Call him Future Loki or King Loki.
The recap page for Agent of Asgard Issue #6 says this of King Loki:
And there is a second Loki- an older Loki. The Agent of an older Asgard, able to walk freely in time, who has returned to the present from the end of all things to ensure his future comes to be. A golden future of peace and plenty that the All-Mother also wishes to see come to pass- but a future in which Loki will not and cannot change his story. A future that traps his forever- with the All-Mother’s knowledge and consent.
In Agent of Asgard Issue #5, AOA!Loki finds him deep in the bowels of Asgard.
AOA!Loki: “I had my suspicions.”
King Loki: “Liar. You never suspected. You only hoped. You hoped so hard… ‘Boo Hoo, I’m not the baddie! I’m just a copy!’ ‘I can chaaange!’ Hoping to wash the blood off your hands and onto mine… well, aside from the innocent child-self you slew in my name.”

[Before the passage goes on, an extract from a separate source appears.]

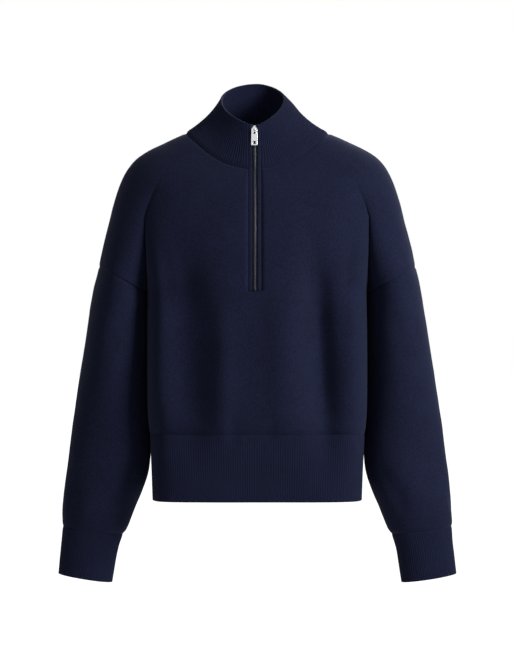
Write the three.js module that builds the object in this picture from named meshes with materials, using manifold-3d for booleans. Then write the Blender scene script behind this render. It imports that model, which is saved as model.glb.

As far as we know, there are no deaths and rebirths between AOA!Loki and King Loki. As far as we’ve been told, King Loki is who AOA!Loki will become.
Are they the same person?
King Loki considers himself to be the same person as Old Loki, as he says “you slew [kid Loki] in my name.”
AOA!Loki considers himself a copy of Old Loki, given his own life. Kid Loki’s death was his “first act as Loki”, and while he remembers much of Old Loki’s life, he doesn’t (apparently) consider it to have happened to him, exactly.
So.. who is Loki?
It’s unclear, and the narrative is contradictory. Twice Kid-Loki is said to have his own soul, which doesn’t make sense. Loki is reincarnated when he dies because Old Loki got his name written out of the books of Hel. His soul doesn’t stay dead- which implies that there is only one Loki soul in existence, minus time travel and alternate universes.
So how can Kid-Loki’s soul be said to have been annihilated?